Et montrer à quel point (même si tout le monde le sait déjà) que Molière est un génie ! Mais c’est bien de le dire, de le rappeler.
Ce qui est formidable ici c’est qu’on a beaucoup de jeunes gens et d’enfants qui viennent. Et on se dit que malgré tout, peut-être, c’est la première fois qu’ils viennent au théâtre. Et comme on est une bande pas trop naze, ils auront envie d’y retourner.
Alors que pour moi, quand on était petit, c’était très chiant. (A Alain Doutey, en haussant la voix) : Tu te rappelles, hein ? (Rires).
Comment se sont passées alors les répétitions ?
Jean-Marie Galey : En fait, pendant les répétitions, Daniel nous a fait travailler nos personnages. Il n’a quasiment pas joué, il nous regardait. Mais il travaillait énormément et de façon extrêmement précise avec nous, en nous indiquant tout par le détail et en nous reprenant sans arrêt, en nous gourmandant parfois. Il s’est en fait imprégné du personnage. Il ne connaissait quasiment pas le texte, pas longtemps avant qu’on le joue parce qu’il préférait absorber ce qui se passait autour de lui plutôt que d’avoir à le jouer. Et il a eu raison, il était malin !…
Daniel Auteuil : J’ai fait ça de façon empirique…

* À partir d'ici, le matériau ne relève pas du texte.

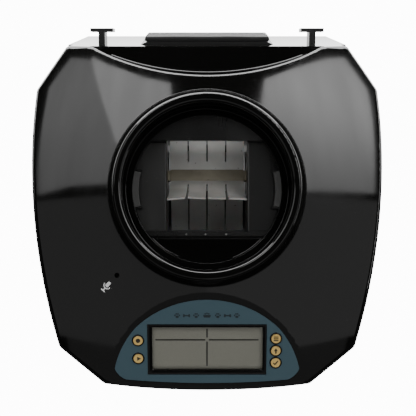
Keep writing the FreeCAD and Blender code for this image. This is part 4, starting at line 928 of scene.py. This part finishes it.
def paw_sign(x, slope):
    """A paw: one wide pad and four toes."""
    toes = ((-1.5, 0.2), (-0.55, 1.25), (0.55, 1.25), (1.5, 0.2))
    signs = [disc("toe", 0.5 * MM, (x + dx * MM, slope + dy * MM, 0), 1.25) for dx, dy in toes]
    return [disc("pad", 1.1 * MM, (x, slope - 0.8 * MM, 0), 0.8), *signs]


def bone_sign(x, slope):
    """A biscuit in the shape of a bone."""
    knobs = ((-1.8, -0.5), (-1.8, 0.5), (1.8, -0.5), (1.8, 0.5))
    ends = [disc("end", 0.62 * MM, (x + dx * MM, slope + dy * MM, 0)) for dx, dy in knobs]
    return [flat_bar("stick", 3.6 * MM, 0.85 * MM, (x, slope, 0)), *ends]


def make_panel_mark():
    """A row of plain signs printed above the screen: bones and paws either side of a bowl."""
    slope = -16.0 * MM
    signs = bowl_sign(0, slope)
    for side in (-1, 1):
        signs += paw_sign(side * 7.2 * MM, slope)
        signs += bone_sign(side * 13.6 * MM, slope)
        signs += paw_sign(side * 19.8 * MM, slope)
    whole = join("panel_signs", signs)
    put(whole, (0, 0, 0), (0, 0, 0.03 * MM))
    finish_with(whole, "WELD", merge_threshold=1e-6)
    on_display(whole)
    give(whole, panel_print, "head", "panel_film")


KEYS = {
    "record": (-46.1, 33.5), "play": (-46.1, 46.3),
    "set": (46.1, 32.1), "up": (46.1, 40.7), "ok": (46.1, 49.3),
}
KEY_TOP = 0.8 * MM


def key_marks(name):
    """The sign printed on a key, drawn flat about the origin."""
    if name == "record":
        dot = new_rod("dot", 1.5 * MM, PRINT_RISE, (0, 0, 0), 32)
        return [ease(dot, 0.02 * MM, 1)]
    if name == "play":
        wedge = new_rod("wedge", 1.75 * MM, PRINT_RISE, (0.15 * MM, 0, 0), 3, (0, 0, -math.pi / 2))
        return [ease(wedge, 0.02 * MM, 1)]
    if name == "set":
        return [flat_bar("bar", 3.3 * MM, 0.75 * MM, (0, y * MM, 0)) for y in (-1.25, 0.0, 1.25)]
    if name == "up":
        head = new_rod("head", 1.45 * MM, PRINT_RISE, (0, 0.55 * MM, 0), 3)
        stem = flat_bar("stem", 0.95 * MM, 2.0 * MM, (0, -1.0 * MM, 0))
        return [ease(head, 0.02 * MM, 1), stem]
    long = flat_bar("tick_long", 0.85 * MM, 3.4 * MM, (0.5 * MM, 0.1 * MM, 0), math.radians(-38))
    short = flat_bar("tick_short", 0.85 * MM, 1.7 * MM, (-1.05 * MM, -0.65 * MM, 0), math.radians(42))
    return [long, short]


def make_keys():
    """Domed caps with a soft rim; each carries its own sign."""
    cap = new_rod("cap", 3.12 * MM, 2.4 * MM, (0, 0, KEY_TOP - 1.2 * MM), 56)
    edit()
    pick(lambda f: f.normal.z > 0.9)
    for width, rise in ((0.45, -0.14), (0.3, 0.06), (1.2, 0.06)):
        bpy.ops.mesh.inset(thickness=width * MM, depth=0.0)
        bpy.ops.transform.translate(value=(0, 0, rise * MM))
    leave_edit()
    ease(cap, 0.12 * MM, 3, 30)
    smooth(cap, 35)
    skirt = new_rod("skirt", 4.1 * MM, 0.85 * MM, (0, 0, -3.95 * MM), 48)
    neck = new_rod("neck", 3.1 * MM, 2.2 * MM, (0, 0, -2.6 * MM), 48)
    model = join("key_cap", [cap, ease(skirt, 0.15 * MM, 2), neck])
    for name, (u, slope) in KEYS.items():
        key = copy_of(model, f"{name}_key_cap")
        put(key, (0, 0, 0), (u * MM, -slope * MM, 0))
        on_display(key)
        give(key, finishes["button_cream"], f"{name}_key", "button_cream", f"{name}_button")
        sign = join(f"{name}_sign", key_marks(name))
        put(sign, (0, 0, 0), (u * MM, -slope * MM, KEY_TOP + 0.01 * MM))
        on_display(sign)
        give(sign, dark_print, f"{name}_key", "component_black")
    bpy.data.objects.remove(model)


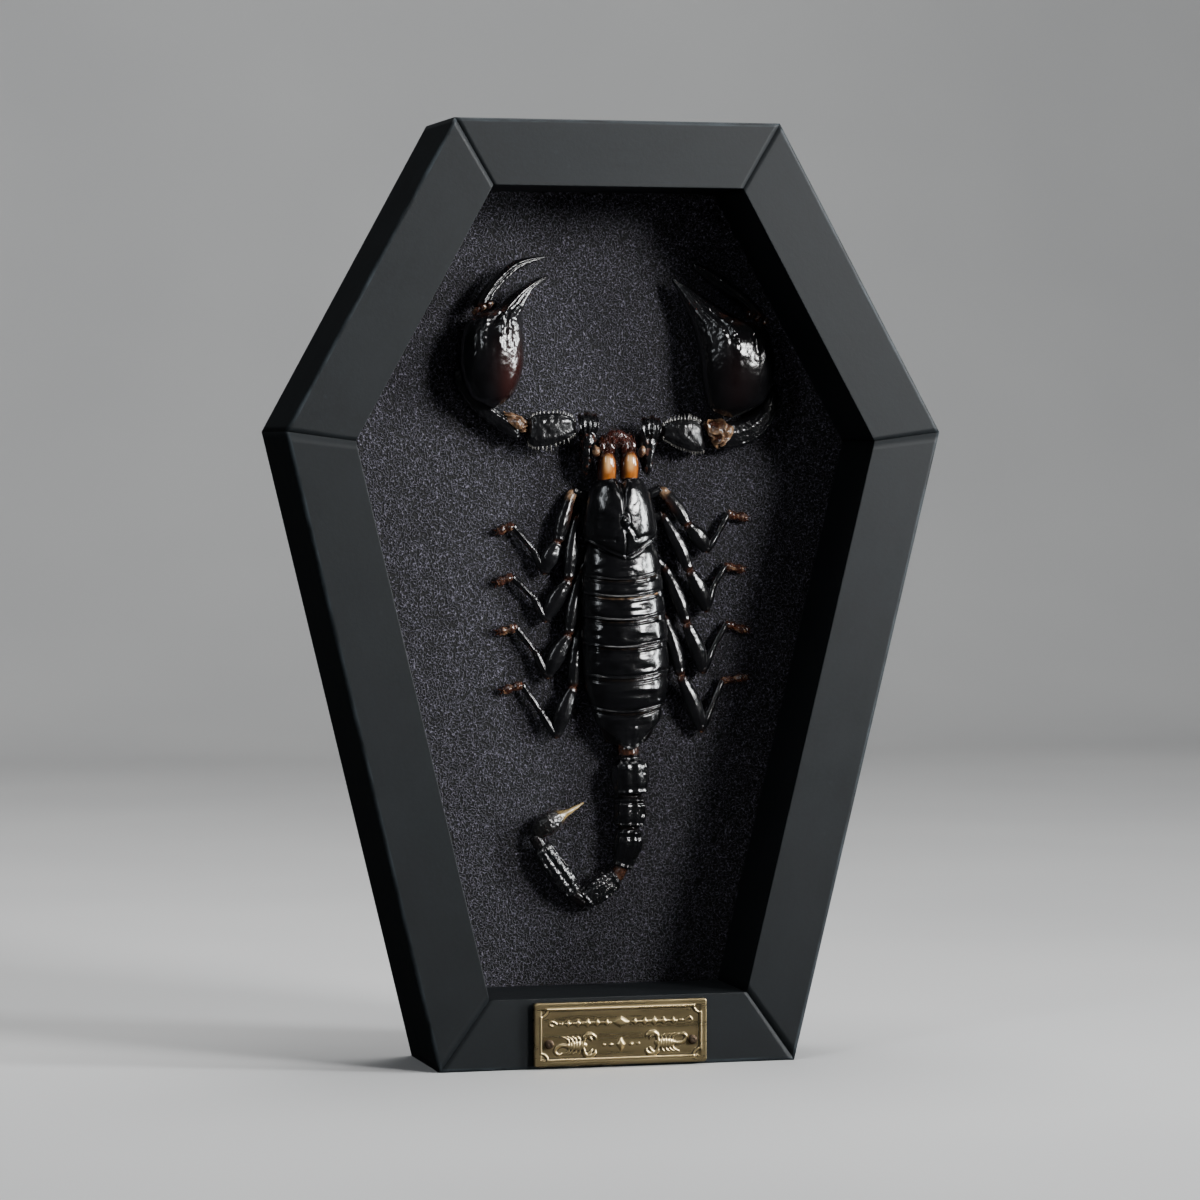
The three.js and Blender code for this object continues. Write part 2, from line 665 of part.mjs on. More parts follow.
// Tail: each segment's path and half widths, and how flat its section is
const TAIL_SIDES = 8;
const TAIL_KEEL = 0.1;
const tailSegments = [
  {
    path: [[7.3, 65.2, 3.4], [7.4, 62.0, 3.6], [7.6, 56.1, 3.5]],
    halves: [2.0, 2.4, 3.7, 4.0, 3.9, 3.3],
    flat: 0.8,
  },
  { path: [[7.6, 55.75, 3.4], [7.4, 49.35, 3.3]], halves: [2.9, 3.4, 3.4, 3.4, 2.9], flat: 0.85 },
  {
    path: [[7.3, 49.0, 3.2], [7.0, 44.4, 3.1], [5.7, 40.2, 3.0]],
    halves: [2.6, 3.0, 2.8, 2.4, 2.0],
    flat: 0.9,
  },
  {
    path: [[4.8, 38.5, 2.8], [1.2, 36.2, 2.8], [-2.6, 33.3, 2.8]],
    halves: [1.6, 2.2, 2.3, 2.2, 1.7],
    flat: 1,
  },
  {
    path: [[-4.6, 34.8, 2.7], [-7.6, 38.9, 2.7], [-12.3, 45.6, 2.7]],
    halves: [1.4, 1.8, 2.0, 2.2, 2.2, 1.7],
    flat: 1,
  },
];

// Sting: its path, half widths and half heights
const stingPath = [
  [-13.2, 47.1, 2.6],
  [-11.6, 49.3, 2.7],
  [-8.6, 51.3, 2.8],
  [-5.4, 52.9, 2.6],
  [-2.2, 54.5, 1.6],
];
const stingHalfWidths = [0.9, 1.7, 2.3, 2.4, 1.8, 0.95, 0.6, 0.4, 0.15];
const stingHalfHeights = [0.9, 1.7, 2.2, 2.3, 1.7, 0.9, 0.55, 0.35, 0.15];

// Pincer arms: the edges of each piece, as [left x, left y, right x, right y, underside, top]
const arms = {
  left: {
    base: [
      [-3.6, 125.2, -1.2, 124.6, 1.6, 5.6],
      [-3.9, 129.5, -0.9, 130.4, 1.0, 6.2],
      [-4.0, 133.6, 0.2, 132.4, 0.7, 6.4],
      [-3.9, 136.4, 0.3, 136.6, 0.9, 6.6],
      [-2.9, 138.4, -0.8, 138.6, 2.2, 5.4],
    ],
    femur: [
      [-4.6, 134.2, -4.6, 136.6, 1.6, 5.0],
      [-6.6, 133.2, -6.3, 137.9, 0.8, 5.9],
      [-10.3, 131.7, -9.0, 138.5, 0.5, 6.4],
      [-13.9, 131.3, -13.2, 138.3, 0.6, 6.2],
      [-15.6, 132.4, -15.2, 137.3, 1.4, 5.2],
    ],
    patella: [
      [-16.8, 133.6, -16.2, 137.2, 1.2, 4.6],
      [-18.3, 132.9, -19.2, 138.4, 0.6, 5.4],
      [-23.5, 136.1, -21.8, 139.8, 0.4, 5.2],
      [-27.9, 139.8, -24.6, 143.0, 0.4, 5.0],
      [-31.0, 144.3, -27.4, 146.4, 0.5, 5.0],
      [-31.5, 147.6, -29.4, 148.4, 1.2, 4.2],
    ],
    hand: [
      [-24.8, 139.4, -21.8, 139.4, 4.6, 7.4],
      [-28.4, 142.2, -18.9, 142.8, 2.6, 9.8],
      [-30.5, 147.6, -16.9, 148.4, 1.0, 11.0],
      [-30.3, 153.6, -16.9, 154.6, 0.5, 10.8],
      [-28.2, 158.4, -17.0, 158.8, 0.6, 9.4],
      [-22.8, 160.6, -16.0, 161.6, 1.2, 7.4],
      [-18.4, 164.0, -14.2, 164.8, 1.6, 6.2],
      [-13.8, 166.9, -12.0, 166.6, 2.2, 5.0],
      [-10.6, 168.1, -10.2, 167.9, 2.8, 3.6],
    ],
    finger: [
      [-27.3, 160.6, -23.7, 162.2, 1.6, 7.4],
      [-26.2, 163.2, -22.6, 164.2, 1.4, 7.0],
      [-22.5, 167.8, -19.8, 167.2, 1.6, 6.2],
      [-17.8, 171.2, -16.4, 169.7, 2.2, 5.2],
      [-11.1, 172.3, -11.0, 171.9, 2.8, 3.6],
    ],
    upperTeeth: [-6.0, -14.2, 137.4, 137.9],
    lowerTeeth: [-7.0, -14.6, 133.2, 131.8],
  },
  right: {
    base: [
      [10.4, 124.6, 12.8, 125.2, 1.6, 5.6],
      [9.6, 128.6, 12.9, 129.0, 1.0, 6.2],
      [9.0, 132.6, 13.6, 132.2, 0.7, 6.4],
      [9.3, 135.6, 13.4, 136.0, 0.9, 6.6],
      [10.4, 137.4, 12.4, 137.6, 2.2, 5.4],
    ],
    femur: [
      [14.3, 136.0, 14.3, 133.4, 1.6, 5.0],
      [16.8, 136.9, 16.8, 131.9, 0.8, 5.9],
      [20.7, 137.2, 20.5, 130.5, 0.5, 6.4],
      [23.4, 136.7, 24.4, 130.0, 1.2, 5.4],
    ],
    patella: [
      [24.4, 136.2, 26.0, 131.4, 1.2, 4.6],
      [28.0, 136.6, 28.8, 130.6, 0.6, 5.4],
      [32.6, 137.4, 34.5, 131.9, 0.4, 5.2],
      [35.6, 139.4, 38.4, 134.7, 0.4, 5.0],
      [37.6, 142.2, 40.7, 138.9, 0.5, 5.0],
      [39.4, 144.6, 41.2, 143.4, 1.2, 4.2],
    ],
    hand: [
      [27.6, 137.2, 32.4, 138.0, 4.8, 7.4],
      [24.3, 140.2, 36.9, 141.2, 2.6, 9.8],
      [23.1, 146.0, 39.1, 147.0, 1.0, 11.0],
      [22.5, 152.0, 38.9, 152.6, 0.5, 10.8],
      [21.4, 157.0, 37.4, 156.6, 0.6, 9.4],
      [20.2, 160.2, 31.4, 159.2, 1.2, 7.4],
      [19.0, 163.0, 25.8, 162.5, 1.6, 6.2],
      [17.8, 165.6, 21.2, 165.4, 2.2, 5.0],
      [16.8, 167.5, 17.3, 167.7, 2.8, 3.6],
    ],
    finger: [
      [33.4, 160.6, 37.8, 158.6, 1.6, 7.4],
      [31.2, 162.7, 35.6, 161.8, 1.4, 7.0],
      [27.2, 165.2, 30.7, 166.2, 1.6, 6.2],
      [23.9, 167.8, 26.2, 169.5, 2.2, 5.2],
      [21.3, 170.7, 21.6, 171.1, 2.8, 3.6],
    ],
    upperTeeth: [15.5, 22.6, 136.6, 137.0],
    lowerTeeth: [15.6, 24.0, 132.6, 130.2],
  },
};

// Spines along the femur's edges
const TOOTH_COUNT = 6;
const TOOTH_RADIUS = 0.42;
const TOOTH_LENGTH = 1.3;
const TOOTH_SIDES = 4;
const TOOTH_OUT = 0.1;
const TOOTH_HEIGHT = 3.6;

// A row of small spines along an edge, from one place to the other, pointing away from the middle
function toothRow([fromX, toX, fromY, toY], outward) {
  return Array.from({ length: TOOTH_COUNT }, (_, k) => {
    const share = k / (TOOTH_COUNT - 1);
    const tooth = new THREE.ConeGeometry(TOOTH_RADIUS, TOOTH_LENGTH, TOOTH_SIDES);
    tooth.rotateZ(outward > 0 ? 0 : Math.PI);
    const x = THREE.MathUtils.lerp(fromX, toX, share);
    const y = THREE.MathUtils.lerp(fromY, toY, share);
    tooth.translate(x, y + outward * TOOTH_OUT, TOOTH_HEIGHT);
    return tooth;
  });
}

// How finely each piece of an arm is drawn, along it and round it
const ARM_ROWS = { base: 6, femur: 7, patella: 9, hand: 12, finger: 8 };
const ARM_SIDES = { base: 8, femur: 8, patella: 8, hand: 10, finger: 8 };

function makeArm(sideName) {
  const arm = arms[sideName];
  const piece = (part, swelling) => between(arm[part], ARM_ROWS[part], ARM_SIDES[part], swelling);
  const geometries = {
    base: piece("base"),
    femur: joined([piece("femur"), toothRow(arm.upperTeeth, 1), toothRow(arm.lowerTeeth, -1)].flat()),
    patella: cut(piece("patella"), [piece("hand", GAP)]),
    hand: piece("hand"),
    finger: piece("finger"),
  };
  const group = new THREE.Group();
  for (const [part, geometry] of Object.entries(geometries)) {
    group.add(named("arm_" + part + "_" + sideName, geometry, BLACK_SHELL));
  }
  return group;
}

// Legs: where each joint lies, from the hip under the body to the claw
const legJointHeights = [1.3, 1.5, 3.1, 2.6, 2.1, 1.3, 0.9];
const legs = {
  right: [
    [[9.2, 119.4], [15.0, 122.2], [20.5, 114.4], [25.0, 108.7], [27.5, 112.2], [30.2, 116.7], [34.3, 115.8]],
    [[9.2, 114.6], [15.2, 116.6], [21.0, 104.4], [25.0, 95.7], [26.6, 100.9], [29.6, 105.4], [33.6, 104.7]],
    [[10.0, 109.6], [15.8, 105.2], [20.3, 93.1], [24.2, 82.4], [26.6, 87.6], [29.8, 92.8], [34.6, 91.4]],
    [[10.4, 104.2], [15.6, 94.6], [19.0, 81.8], [23.9, 69.6], [26.4, 75.0], [28.9, 80.4], [34.4, 81.0]],
  ],
  left: [
    [[1.2, 119.4], [-4.6, 121.8], [-8.3, 110.8], [-11.2, 104.2], [-13.4, 108.9], [-17.9, 114.3], [-21.8, 113.1]],
    [[1.0, 114.6], [-3.7, 116.2], [-5.9, 102.6], [-11.0, 93.9], [-13.4, 98.8], [-18.1, 103.4], [-21.8, 101.9]],
    [[0.8, 109.6], [-2.7, 104.6], [-5.9, 90.8], [-10.6, 81.6], [-13.0, 87.0], [-17.2, 92.4], [-21.6, 91.6]],
    [[1.2, 104.2], [-2.9, 93.6], [-4.9, 79.6], [-8.6, 68.8], [-12.1, 74.5], [-15.9, 80.1], [-21.0, 78.7]],
  ],
};

// Half widths of the hip, thigh, knee, shin, foot and toe, and how much flatter or deeper each is
const legParts = [
  { halves: [0.9, 1.1, 0.8], depth: 0.85 },
  { halves: [0.7, 1.3, 1.35, 0.65], depth: 0.9 },
  { halves: [0.7, 1.7, 1.6, 0.65], depth: 0.78 },
  { halves: [0.55, 0.85, 0.55], depth: 1 },
  { halves: [0.55, 0.7, 0.5], depth: 1 },
  { halves: [0.6, 0.8, 0.55], depth: 1 },
];
const LEG_SIDES = 5;
const JOINT_OVERLAP = 0.35;
const CLAW_LENGTH = 1.4;
const CLAW_SPREAD = 0.55;
const CLAW_HALVES = [0.24, 0.08];
const CLAW_SIDES = 4;
const CLAW_TIP_HEIGHT = 0.4;

function legGeometry(places) {
  const joints = places.map(([x, y], k) => [x, y, legJointHeights[k]]);
  const pieces = legParts.map(({ halves, depth }, k) =>
    limb(
      runOn([joints[k], joints[k + 1]], JOINT_OVERLAP),
      halves,
      halves.map((half) => half * depth),
      LEG_SIDES,
    ),
  );
  const tip = new THREE.Vector3(...joints.at(-1));
  const ahead = tip.clone().sub(new THREE.Vector3(...joints.at(-2))).normalize();
  const claws = [-CLAW_SPREAD, CLAW_SPREAD].map((turn) => {
    const spread = ahead.clone().applyAxisAngle(new THREE.Vector3(0, 0, 1), turn);
    const end = tip.clone().addScaledVector(spread, CLAW_LENGTH).setZ(CLAW_TIP_HEIGHT);
    return limb([tip.toArray(), end.toArray()], CLAW_HALVES, CLAW_HALVES, CLAW_SIDES);
  });
  return joined([...pieces, ...claws]);
}

function makeSpecimen() {
  const specimen = new THREE.Group();
  const trunk = new THREE.Group();
  trunk.position.set(HEAD_X, HEAD_HEIGHT, 0);
  trunk.rotation.z = THREE.MathUtils.degToRad(BODY_LEAN);
  trunk.add(named("carapace", carapaceGeometry(), BLACK_SHELL));
  trunk.add(named("abdomen", abdomenGeometry(), BLACK_SHELL));
  trunk.add(named("jaw_left", jawGeometry(-1), AMBER_SHELL));
  trunk.add(named("jaw_right", jawGeometry(1), AMBER_SHELL));
  specimen.add(trunk);

  tailSegments.forEach(({ path, halves, flat }, k) => {
    const heights = halves.map((half) => half * flat);
    const segment = limb(path, halves, heights, TAIL_SIDES, TAIL_KEEL);
    specimen.add(named("tail_segment_" + (k + 1), segment, BLACK_SHELL));
  });
  const sting = limb(stingPath, stingHalfWidths, stingHalfHeights, TAIL_SIDES);
  specimen.add(named("sting", sting, STING_HORN));

  for (const sideName of ["left", "right"]) {
    specimen.add(makeArm(sideName));
    legs[sideName].forEach((places, k) => {
      specimen.add(named("leg_" + (k + 1) + "_" + sideName, legGeometry(places), BLACK_SHELL));
    });
  }
  specimen.position.y = fabricFront;
  specimen.rotation.x = Math.PI / 2;
  return specimen;
}

const framedScorpion = new THREE.Group();
framedScorpion.add(makeBox());
framedScorpion.add(makePlaque());
framedScorpion.add(makeSpecimen());
framedScorpion.position.y = -(RAIL_DEPTH + foremost) / 2;

export default framedScorpion;
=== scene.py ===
"""A dried scorpion in a six-sided shadow box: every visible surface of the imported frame, dressed."""

import bpy
import numpy as np
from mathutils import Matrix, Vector


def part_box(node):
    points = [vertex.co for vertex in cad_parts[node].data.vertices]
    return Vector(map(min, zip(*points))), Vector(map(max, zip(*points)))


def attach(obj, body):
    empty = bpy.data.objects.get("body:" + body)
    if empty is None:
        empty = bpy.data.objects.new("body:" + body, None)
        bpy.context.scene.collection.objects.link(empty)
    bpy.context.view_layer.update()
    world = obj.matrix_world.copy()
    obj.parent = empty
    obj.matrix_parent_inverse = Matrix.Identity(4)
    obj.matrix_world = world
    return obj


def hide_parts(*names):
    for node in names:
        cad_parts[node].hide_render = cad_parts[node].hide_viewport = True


bl_info = {
    "name": "Scorpion shadow box",
    "version": (1, 0, 0),
    "blender": (4, 5, 0),
    "location": "View3D > Sidebar > Scorpion box",
    "description": "Builds a mounted scorpion in a mitred six-sided frame",
    "category": "Object",
}

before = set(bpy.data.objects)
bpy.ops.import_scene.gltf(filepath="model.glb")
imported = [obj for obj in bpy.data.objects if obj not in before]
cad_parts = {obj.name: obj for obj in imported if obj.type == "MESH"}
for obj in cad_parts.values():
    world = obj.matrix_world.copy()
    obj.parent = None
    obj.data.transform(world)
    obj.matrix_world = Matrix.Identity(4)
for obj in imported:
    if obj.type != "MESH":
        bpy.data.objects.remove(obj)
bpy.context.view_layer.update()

MM = 0.001
FRONT_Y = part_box("rail_top")[0].y / MM
LINING_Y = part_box("fabric_lining")[0].y / MM
BOARD_BACK_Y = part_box("back_board")[1].y / MM
TAB_Y = (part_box("tab_top")[0].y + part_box("tab_top")[1].y) / 2 / MM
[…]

Aurore Auteuil : C’était très rigoureux. On a énormément travaillé. On a commencé à répéter à partir du 25 novembre et ce durant deux mois avec dix jours de repos au mois de décembre pendant les fêtes. Mais on travaillait beaucoup, de 10h à 19h, sans pause (rires)…
Daniel Auteuil : Vous êtes arrivés « texte su » !
Jean-Marie Galey : Et c’est bien de s’arrêter dix jours parce que ça infuse !
Daniel Auteuil : Alors c’était marrant parce qu’au début, dans la salle de répétitions, on ne se connaissait pas bien… Ils faisaient semblant d’être impressionnés… Maintenant, ils me marchent sur la gueule. (Rires)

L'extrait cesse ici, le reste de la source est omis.